What extra data are they seeking?
* Whether and when the account was opened and closed.
* The credit limit.
* Whether repayments are made on time and any arrears.
* Ability to use driver's licence number as an identifier.
Factors that can negatively influence your credit rating:
* Payment defaults or overdue accounts.
* Stolen identity.
* High mobility.
* Large number of lender inquiries.
* Type and large amount of credit sought.
What can be done to improve your rating?
* Pay bills on time.
* Pay credit card balances in full.
* Consolidate debts.
* Only seek credit when you really need it.
* Alert loan provider to repayment difficulties.
* Acquire a solid credit history.
HOW YOU GET RATED
How do credit agencies rate us under the current "negative" reporting system? Veda's John Roberts says there's reasonable confidence about the scores his company plans to ascribe to us.
Age is a guide. "Young people tend to be a bit gung ho and can be a higher credit risk than someone who's middle aged."
Frequent inquiries by loan providers can indicate "credit stress" (though it could simply mean someone is shopping around for the best deal on that plasma TV).

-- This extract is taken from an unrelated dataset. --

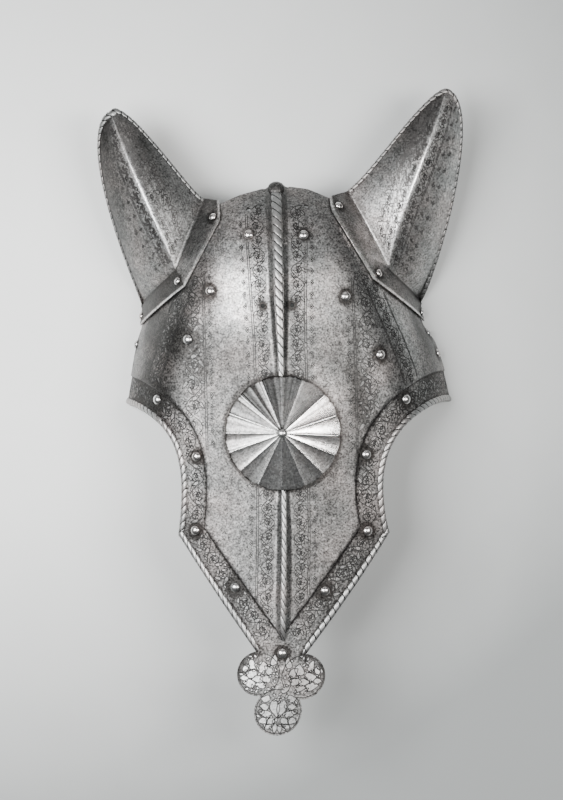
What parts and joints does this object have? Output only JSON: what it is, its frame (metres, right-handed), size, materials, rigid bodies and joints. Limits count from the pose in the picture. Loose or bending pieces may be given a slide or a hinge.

Frequent moves over a short period could suggest someone trying to evade creditors.
The algorithm-based calculation is "highly predictive of the likelihood to pay or not pay compared to the population as a whole," says Roberts.
But the narrow range of information currently held can be misleading. In the past, frequent inquiries by a telecommunications company might have indicated the person was a credit risk. Now it could simply reflect a younger person changing plans or models in response to offers, or adding the latest gimmick.
"People's financial behaviour has changed significantly between baby boomers and generation Y."
He says Veda's system will take such differences into account and distinguish between a serious payment default and a $20 video library fine. "There's a lot we can do but it will never be as predictive as if we have comprehensive reporting."